- [DIRECTIVE]: Quote the lines exactly, starting with the line that contains "near_strap_place = near_end" and ending with the line that contains "bpy.context.scene.collection.objects.link(empty)", and leave out all other lines.

- [COLLECTED MATERIAL]:
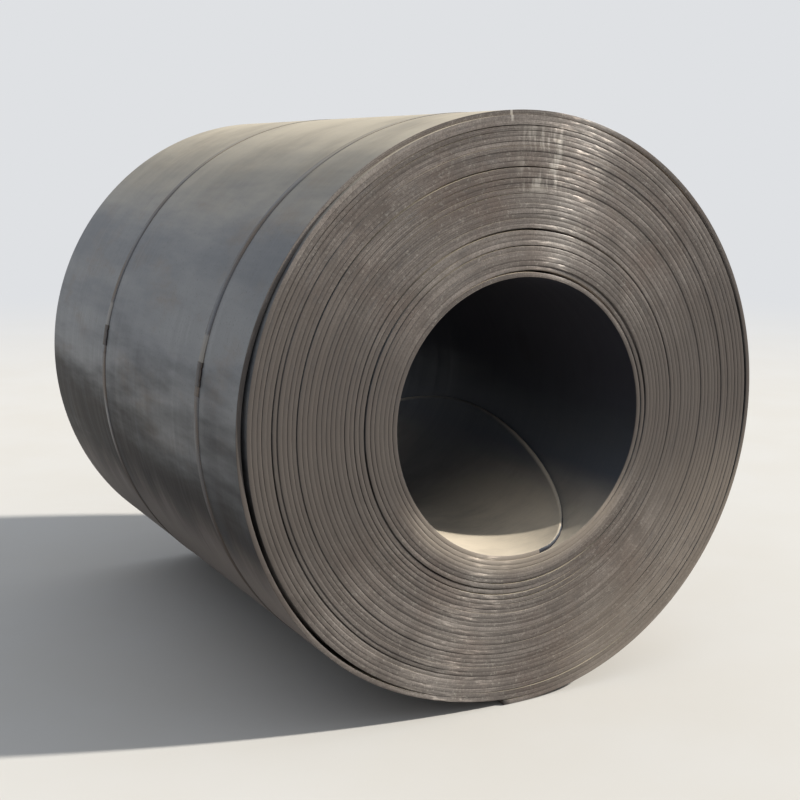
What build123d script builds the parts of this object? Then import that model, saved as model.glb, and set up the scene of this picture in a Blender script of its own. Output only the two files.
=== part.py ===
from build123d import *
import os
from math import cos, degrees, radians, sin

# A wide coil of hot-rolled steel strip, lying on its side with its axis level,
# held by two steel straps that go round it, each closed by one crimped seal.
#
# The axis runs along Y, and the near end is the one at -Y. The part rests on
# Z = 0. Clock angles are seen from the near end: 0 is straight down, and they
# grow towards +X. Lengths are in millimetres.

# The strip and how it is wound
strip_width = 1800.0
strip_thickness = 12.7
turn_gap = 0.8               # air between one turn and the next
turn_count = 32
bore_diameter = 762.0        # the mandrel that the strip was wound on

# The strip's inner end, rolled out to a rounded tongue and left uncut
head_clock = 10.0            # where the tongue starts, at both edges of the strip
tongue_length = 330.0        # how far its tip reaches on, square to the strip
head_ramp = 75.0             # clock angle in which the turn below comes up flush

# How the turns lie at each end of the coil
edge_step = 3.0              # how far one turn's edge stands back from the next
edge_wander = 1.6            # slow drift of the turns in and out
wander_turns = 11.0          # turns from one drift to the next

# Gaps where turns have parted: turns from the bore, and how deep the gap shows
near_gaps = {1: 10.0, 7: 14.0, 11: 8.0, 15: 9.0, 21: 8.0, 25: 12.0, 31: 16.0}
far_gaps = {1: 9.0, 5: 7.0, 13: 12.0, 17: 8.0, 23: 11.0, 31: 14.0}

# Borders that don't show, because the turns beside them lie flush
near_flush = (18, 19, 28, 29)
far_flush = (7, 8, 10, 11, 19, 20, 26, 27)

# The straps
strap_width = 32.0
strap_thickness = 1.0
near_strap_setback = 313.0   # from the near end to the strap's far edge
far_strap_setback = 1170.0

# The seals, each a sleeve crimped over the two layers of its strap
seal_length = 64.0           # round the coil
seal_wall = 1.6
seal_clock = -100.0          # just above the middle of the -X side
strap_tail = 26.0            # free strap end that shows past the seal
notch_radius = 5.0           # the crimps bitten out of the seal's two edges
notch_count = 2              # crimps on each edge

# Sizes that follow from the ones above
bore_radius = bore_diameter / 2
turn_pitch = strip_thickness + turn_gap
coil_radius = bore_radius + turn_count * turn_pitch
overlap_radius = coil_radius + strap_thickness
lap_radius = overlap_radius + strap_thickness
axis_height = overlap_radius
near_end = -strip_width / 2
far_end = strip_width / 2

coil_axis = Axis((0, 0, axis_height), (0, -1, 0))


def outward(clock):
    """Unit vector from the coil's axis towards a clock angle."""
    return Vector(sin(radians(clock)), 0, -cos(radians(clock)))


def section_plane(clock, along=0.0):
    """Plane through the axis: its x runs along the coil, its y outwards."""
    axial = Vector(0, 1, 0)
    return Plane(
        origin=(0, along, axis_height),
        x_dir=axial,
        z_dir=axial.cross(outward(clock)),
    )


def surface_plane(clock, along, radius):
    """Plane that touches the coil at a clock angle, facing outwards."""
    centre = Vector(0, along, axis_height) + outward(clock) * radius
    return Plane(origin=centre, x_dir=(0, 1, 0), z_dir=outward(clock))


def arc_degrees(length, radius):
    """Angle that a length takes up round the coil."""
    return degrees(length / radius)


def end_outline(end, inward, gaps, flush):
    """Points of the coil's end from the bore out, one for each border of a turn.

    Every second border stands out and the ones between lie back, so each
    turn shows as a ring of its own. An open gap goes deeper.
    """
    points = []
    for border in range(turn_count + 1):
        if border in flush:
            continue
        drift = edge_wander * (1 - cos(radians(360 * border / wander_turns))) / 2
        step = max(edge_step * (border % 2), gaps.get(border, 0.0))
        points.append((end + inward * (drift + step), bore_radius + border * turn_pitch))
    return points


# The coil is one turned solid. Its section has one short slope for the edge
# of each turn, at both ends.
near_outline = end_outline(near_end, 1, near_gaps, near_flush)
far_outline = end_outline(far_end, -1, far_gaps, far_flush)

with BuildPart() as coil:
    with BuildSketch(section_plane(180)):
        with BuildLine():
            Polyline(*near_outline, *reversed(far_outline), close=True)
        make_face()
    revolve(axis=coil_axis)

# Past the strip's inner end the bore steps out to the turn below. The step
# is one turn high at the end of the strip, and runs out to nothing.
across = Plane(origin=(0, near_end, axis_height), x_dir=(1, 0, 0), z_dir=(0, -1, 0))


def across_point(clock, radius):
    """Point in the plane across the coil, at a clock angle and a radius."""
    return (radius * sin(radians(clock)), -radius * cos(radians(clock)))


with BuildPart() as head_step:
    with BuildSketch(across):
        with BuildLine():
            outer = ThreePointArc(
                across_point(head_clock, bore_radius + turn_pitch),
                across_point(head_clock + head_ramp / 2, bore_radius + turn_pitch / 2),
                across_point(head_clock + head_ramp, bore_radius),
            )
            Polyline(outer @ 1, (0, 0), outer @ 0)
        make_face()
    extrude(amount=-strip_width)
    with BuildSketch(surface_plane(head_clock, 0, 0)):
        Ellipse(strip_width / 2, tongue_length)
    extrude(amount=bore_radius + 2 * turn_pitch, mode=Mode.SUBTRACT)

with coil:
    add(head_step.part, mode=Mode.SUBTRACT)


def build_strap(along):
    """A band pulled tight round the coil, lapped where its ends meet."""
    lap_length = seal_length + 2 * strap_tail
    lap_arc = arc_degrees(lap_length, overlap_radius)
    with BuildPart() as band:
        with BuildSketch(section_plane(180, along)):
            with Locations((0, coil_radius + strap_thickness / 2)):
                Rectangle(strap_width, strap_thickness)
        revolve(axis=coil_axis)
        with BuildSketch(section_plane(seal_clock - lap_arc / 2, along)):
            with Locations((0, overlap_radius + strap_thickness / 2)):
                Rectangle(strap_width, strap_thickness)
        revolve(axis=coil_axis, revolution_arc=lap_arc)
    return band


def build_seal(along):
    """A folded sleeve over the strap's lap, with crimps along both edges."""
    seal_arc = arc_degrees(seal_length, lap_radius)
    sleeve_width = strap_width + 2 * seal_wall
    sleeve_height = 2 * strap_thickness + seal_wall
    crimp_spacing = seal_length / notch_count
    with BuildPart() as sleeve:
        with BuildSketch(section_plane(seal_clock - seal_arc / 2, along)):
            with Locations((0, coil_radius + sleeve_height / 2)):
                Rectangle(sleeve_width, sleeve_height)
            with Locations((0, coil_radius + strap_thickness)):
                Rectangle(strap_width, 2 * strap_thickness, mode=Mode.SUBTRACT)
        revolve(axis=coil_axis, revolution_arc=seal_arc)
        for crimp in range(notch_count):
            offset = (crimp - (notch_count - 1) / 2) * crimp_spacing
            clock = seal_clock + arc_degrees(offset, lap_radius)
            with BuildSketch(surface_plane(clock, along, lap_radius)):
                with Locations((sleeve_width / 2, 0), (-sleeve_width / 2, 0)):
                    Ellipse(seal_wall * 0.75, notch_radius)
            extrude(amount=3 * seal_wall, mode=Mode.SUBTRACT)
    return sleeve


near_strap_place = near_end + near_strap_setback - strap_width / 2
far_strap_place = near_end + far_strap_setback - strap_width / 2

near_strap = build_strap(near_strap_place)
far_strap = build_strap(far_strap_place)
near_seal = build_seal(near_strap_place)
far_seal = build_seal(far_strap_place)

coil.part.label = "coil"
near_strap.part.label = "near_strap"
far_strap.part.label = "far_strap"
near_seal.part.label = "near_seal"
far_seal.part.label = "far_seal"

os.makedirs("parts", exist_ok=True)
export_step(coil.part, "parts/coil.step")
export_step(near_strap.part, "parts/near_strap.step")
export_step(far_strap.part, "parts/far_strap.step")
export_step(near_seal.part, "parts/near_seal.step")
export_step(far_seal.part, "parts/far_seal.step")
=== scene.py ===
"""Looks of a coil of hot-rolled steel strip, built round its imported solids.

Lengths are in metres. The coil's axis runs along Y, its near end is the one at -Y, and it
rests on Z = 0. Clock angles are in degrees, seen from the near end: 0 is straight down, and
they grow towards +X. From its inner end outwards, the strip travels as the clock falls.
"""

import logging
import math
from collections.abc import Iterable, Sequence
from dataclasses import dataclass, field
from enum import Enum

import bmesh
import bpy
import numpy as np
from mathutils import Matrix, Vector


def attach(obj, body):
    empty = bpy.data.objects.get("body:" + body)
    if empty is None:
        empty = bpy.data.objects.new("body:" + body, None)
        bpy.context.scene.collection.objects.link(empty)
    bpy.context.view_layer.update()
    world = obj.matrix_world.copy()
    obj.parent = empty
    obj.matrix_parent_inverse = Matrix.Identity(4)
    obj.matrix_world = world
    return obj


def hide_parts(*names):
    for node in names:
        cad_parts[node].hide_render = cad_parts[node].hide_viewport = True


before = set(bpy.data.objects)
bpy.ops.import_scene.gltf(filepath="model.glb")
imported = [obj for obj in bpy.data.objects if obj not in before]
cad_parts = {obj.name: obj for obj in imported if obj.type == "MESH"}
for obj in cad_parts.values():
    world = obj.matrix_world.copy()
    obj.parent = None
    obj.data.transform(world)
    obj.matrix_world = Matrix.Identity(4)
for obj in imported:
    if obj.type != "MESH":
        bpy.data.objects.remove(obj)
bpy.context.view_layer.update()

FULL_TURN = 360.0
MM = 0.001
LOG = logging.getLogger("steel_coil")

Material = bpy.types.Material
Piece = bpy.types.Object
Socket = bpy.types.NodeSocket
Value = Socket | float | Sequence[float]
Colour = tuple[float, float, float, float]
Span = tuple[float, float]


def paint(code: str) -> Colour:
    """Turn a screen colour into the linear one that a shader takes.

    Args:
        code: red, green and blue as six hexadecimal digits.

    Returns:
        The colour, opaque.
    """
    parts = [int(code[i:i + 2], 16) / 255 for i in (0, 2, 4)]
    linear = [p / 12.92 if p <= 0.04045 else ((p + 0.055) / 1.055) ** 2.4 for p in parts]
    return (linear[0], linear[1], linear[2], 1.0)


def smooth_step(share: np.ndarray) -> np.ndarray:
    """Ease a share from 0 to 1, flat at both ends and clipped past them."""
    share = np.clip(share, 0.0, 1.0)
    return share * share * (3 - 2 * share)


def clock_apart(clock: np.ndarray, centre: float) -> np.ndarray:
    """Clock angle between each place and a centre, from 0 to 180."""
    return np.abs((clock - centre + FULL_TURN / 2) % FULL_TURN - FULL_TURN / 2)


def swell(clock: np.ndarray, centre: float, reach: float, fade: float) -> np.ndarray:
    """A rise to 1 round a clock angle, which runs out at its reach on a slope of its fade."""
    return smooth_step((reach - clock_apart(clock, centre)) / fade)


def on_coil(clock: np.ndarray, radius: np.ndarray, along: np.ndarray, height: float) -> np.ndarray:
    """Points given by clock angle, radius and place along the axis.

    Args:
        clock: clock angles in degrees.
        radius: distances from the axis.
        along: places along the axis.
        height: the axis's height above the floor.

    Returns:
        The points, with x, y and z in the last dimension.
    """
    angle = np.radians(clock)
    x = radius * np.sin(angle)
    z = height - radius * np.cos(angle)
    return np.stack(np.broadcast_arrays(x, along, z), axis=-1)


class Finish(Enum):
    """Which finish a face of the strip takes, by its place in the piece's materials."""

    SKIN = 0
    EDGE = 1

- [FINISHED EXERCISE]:
near_strap_place = near_end + near_strap_setback - strap_width / 2
far_strap_place = near_end + far_strap_setback - strap_width / 2

near_strap = build_strap(near_strap_place)
far_strap = build_strap(far_strap_place)
near_seal = build_seal(near_strap_place)
far_seal = build_seal(far_strap_place)

coil.part.label = "coil"
near_strap.part.label = "near_strap"
far_strap.part.label = "far_strap"
near_seal.part.label = "near_seal"
far_seal.part.label = "far_seal"

os.makedirs("parts", exist_ok=True)
export_step(coil.part, "parts/coil.step")
export_step(near_strap.part, "parts/near_strap.step")
export_step(far_strap.part, "parts/far_strap.step")
export_step(near_seal.part, "parts/near_seal.step")
export_step(far_seal.part, "parts/far_seal.step")
=== scene.py ===
"""Looks of a coil of hot-rolled steel strip, built round its imported solids.

Lengths are in metres. The coil's axis runs along Y, its near end is the one at -Y, and it
rests on Z = 0. Clock angles are in degrees, seen from the near end: 0 is straight down, and
they grow towards +X. From its inner end outwards, the strip travels as the clock falls.
"""

import logging
import math
from collections.abc import Iterable, Sequence
from dataclasses import dataclass, field
from enum import Enum

import bmesh
import bpy
import numpy as np
from mathutils import Matrix, Vector


def attach(obj, body):
    empty = bpy.data.objects.get("body:" + body)
    if empty is None:
        empty = bpy.data.objects.new("body:" + body, None)
        bpy.context.scene.collection.objects.link(empty)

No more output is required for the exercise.